EXERCISE - Extract, unchanged, each line of the listing below from its first line through the line that contains "return head_loc * pad", inclusive, and nothing else.
--- Begin ---
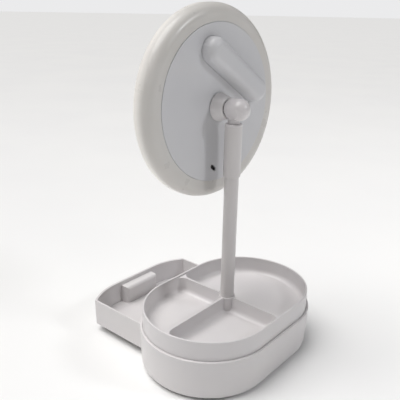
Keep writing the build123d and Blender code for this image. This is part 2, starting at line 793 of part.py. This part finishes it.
def driver_board():
    front = board_front() - back_y
    board = block(-board_x / 2, board_x / 2, front, front + board_thickness,
                  board_shift - board_z / 2, board_shift + board_z / 2)
    for x, z in board_screw_places():
        board -= rod_y(board_screw_radius + screw_gap, front - 1, front + board_thickness + 1, x, z)
    return head_loc * port_loc * board


def board_screws():
    one = screw(board_screw_radius, board_screw_length, board_screw_head_radius,
                board_screw_head, small_screw_edge)
    front = board_front() - back_y
    return [head_loc * port_loc * Pos(x, front, z) * along_y(one)
            for x, z in board_screw_places()]


def charging_socket():
    low = board_front() + board_thickness - back_y
    outer = SlotOverall(port_width, port_height)
    inner = SlotOverall(port_width - 2 * port_shell, port_height - 2 * port_shell)
    shell = extrude(Rot(-90, 0, 0) * outer, port_depth, dir=(0, 1, 0))
    shell -= Pos(0, port_floor, 0) * extrude(Rot(-90, 0, 0) * inner, port_depth, dir=(0, 1, 0))
    half_x = port_width / 2 - tongue_inset
    half_z = tongue_thickness / 2
    tongue = block(-half_x, half_x, tongue_root, port_depth - port_floor, -half_z, half_z)
    return head_loc * port_loc * Pos(0, low, 0) * (shell + tongue)


def touch_pad():
    low = head_front + glass_thickness
    pad = rod_y(touch_pad_radius, low, low + touch_pad_thickness, 0, touch_pad_z)
    return head_loc * pad


PIECES = (
    base_bowl, foot_ring, ballast_plate, tray, case_screws, drawer,
    lower_pole, pole_plug, pole_washer, pole_screw, pole_top_guide,
    sleeve_tube, sleeve_bush, sleeve_cap,
    knuckle_housing, ball_seat_cup, seat_spring_washer, ball_retaining_ring, swivel_washer,
    swivel_screw, ball_stud, socket_cone, stud_nut_plate, stud_nut,
    light_ring, mirror_glass, mirror_tape, inner_frame, head_screws, led_board, led_chips,
    back_cover, battery_cover, battery_cell, battery_contacts, driver_board, board_screws,
    charging_socket, touch_pad,
)

os.makedirs("parts", exist_ok=True)
for make in PIECES:
    made = make()
    solids = made if isinstance(made, list) else [made]
    shape = Compound(children=solids) if len(solids) > 1 else solids[0]
    export_step(shape, f"parts/{make.__name__}.step")
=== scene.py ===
import json
import math

import bpy
import numpy as np
from bpy.props import FloatProperty, FloatVectorProperty, PointerProperty
from mathutils import Matrix, Vector


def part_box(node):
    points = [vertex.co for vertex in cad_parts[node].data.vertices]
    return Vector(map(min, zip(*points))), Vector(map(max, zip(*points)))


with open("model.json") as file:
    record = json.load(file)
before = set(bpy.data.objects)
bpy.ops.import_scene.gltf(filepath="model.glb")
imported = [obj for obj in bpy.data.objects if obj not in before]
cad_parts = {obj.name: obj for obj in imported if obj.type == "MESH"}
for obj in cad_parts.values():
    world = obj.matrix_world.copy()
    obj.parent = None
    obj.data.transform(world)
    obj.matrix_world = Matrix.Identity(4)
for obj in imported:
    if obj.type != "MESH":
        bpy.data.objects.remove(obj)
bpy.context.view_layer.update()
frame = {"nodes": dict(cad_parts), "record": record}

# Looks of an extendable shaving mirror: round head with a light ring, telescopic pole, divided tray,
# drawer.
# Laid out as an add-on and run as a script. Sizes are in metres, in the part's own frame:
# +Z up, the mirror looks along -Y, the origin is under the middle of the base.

bl_info = {
    "name": "Shaving Mirror",
    "version": (1, 0, 0),
    "blender": (4, 5, 0),
    "location": "View3D > Sidebar > Mirror",
    "description": "Finishes an extendable shaving mirror and sets up its studio",
    "category": "Object",
}

NODES = frame["nodes"]
RECORD = frame["record"]

GLASS_MIDDLE = 0.003                # from the glass's middle back to the rim's middle plane
RING_PAINTED_GLOW = 0.22                   # strength of the painted glow on the opal ring's front, standing in for light falling on its rim
RING_PAINTED_GLOW_FADE = (-0.001, 0.0085)        # depth over which that painted glow fades
GLASS_EDGE = (-0.0044, -0.0038)     # depth over which the glass turns from face to green edge
SENSOR = 36.0
LENS_SHIFT = (0.0083, -0.0068)
AIR = 0.09                          # light from all round
BACKDROP = 0.84                     # what the camera sees behind the floor
AIM = Vector((0.0, 0.0, 0.2))       # point that every panel faces


# ---------------------------------------------------------------- settings
class MirrorColours(bpy.types.PropertyGroup):
    """Colours of the finishes, linear."""
    case: FloatVectorProperty(
        name="Case", description="Satin moulded plastic of the base and the drawer",
        subtype="COLOR", size=3, min=0, max=1, default=(0.71, 0.688, 0.688))
    back: FloatVectorProperty(
        name="Back", description="Satin moulded plastic of the head's back",
        subtype="COLOR", size=3, min=0, max=1, default=(0.61, 0.61, 0.625))
    pole: FloatVectorProperty(
        name="Pole", description="Satin powder coat of the pole and its sleeve",
        subtype="COLOR", size=3, min=0, max=1, default=(0.64, 0.615, 0.61))
    knuckle: FloatVectorProperty(
        name="Knuckle", description="Glossier plastic of the knuckle and the sleeve's cap",
        subtype="COLOR", size=3, min=0, max=1, default=(0.66, 0.635, 0.64))
    opal: FloatVectorProperty(
        name="Opal ring", description="Diffusing plastic round the glass",
        subtype="COLOR", size=3, min=0, max=1, default=(0.63, 0.612, 0.59))
    # Colour of the lights' own lamp glow and of the opal ring's painted glow.
    lamp_and_painted_glow: FloatVectorProperty(
        name="Glow", description="Light that the opal ring gives",
        subtype="COLOR", size=3, min=0, max=1, default=(1.0, 0.97, 0.92))


class MirrorStudio(bpy.types.PropertyGroup):
    """Camera, floor and lights."""
    eye: FloatVectorProperty(
        name="Camera place", description="Where the camera stands",
        subtype="TRANSLATION", unit="LENGTH", size=3, default=(0.4165, 0.3045, 0.3504))
    heading: FloatProperty(
        name="Heading", description="Direction of view, clockwise from +Y seen from above",
        subtype="ANGLE", default=math.radians(-130.06))
    dip: FloatProperty(
        name="Dip", description="How far the camera looks down",
        subtype="ANGLE", default=math.radians(19.08))
    roll: FloatProperty(
        name="Roll", description="Lean of the camera about its own line of sight",
        subtype="ANGLE", default=math.radians(1.03))
    lens: FloatProperty(
        name="Lens", description="Focal length in millimetres on a 36 mm sensor",
        min=10, max=200, default=48.9)
    floor_radius: FloatProperty(
        name="Floor radius", description="How far the studio floor reaches",
        subtype="DISTANCE", unit="LENGTH", default=40.0)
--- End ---
EXERCISE RESULT -
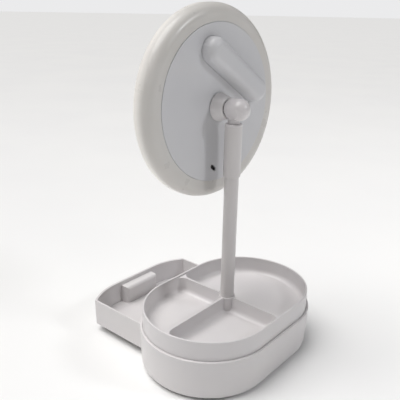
Keep writing the build123d and Blender code for this image. This is part 2, starting at line 793 of part.py. This part finishes it.
def driver_board():
    front = board_front() - back_y
    board = block(-board_x / 2, board_x / 2, front, front + board_thickness,
                  board_shift - board_z / 2, board_shift + board_z / 2)
    for x, z in board_screw_places():
        board -= rod_y(board_screw_radius + screw_gap, front - 1, front + board_thickness + 1, x, z)
    return head_loc * port_loc * board


def board_screws():
    one = screw(board_screw_radius, board_screw_length, board_screw_head_radius,
                board_screw_head, small_screw_edge)
    front = board_front() - back_y
    return [head_loc * port_loc * Pos(x, front, z) * along_y(one)
            for x, z in board_screw_places()]


def charging_socket():
    low = board_front() + board_thickness - back_y
    outer = SlotOverall(port_width, port_height)
    inner = SlotOverall(port_width - 2 * port_shell, port_height - 2 * port_shell)
    shell = extrude(Rot(-90, 0, 0) * outer, port_depth, dir=(0, 1, 0))
    shell -= Pos(0, port_floor, 0) * extrude(Rot(-90, 0, 0) * inner, port_depth, dir=(0, 1, 0))
    half_x = port_width / 2 - tongue_inset
    half_z = tongue_thickness / 2
    tongue = block(-half_x, half_x, tongue_root, port_depth - port_floor, -half_z, half_z)
    return head_loc * port_loc * Pos(0, low, 0) * (shell + tongue)


def touch_pad():
    low = head_front + glass_thickness
    pad = rod_y(touch_pad_radius, low, low + touch_pad_thickness, 0, touch_pad_z)
    return head_loc * pad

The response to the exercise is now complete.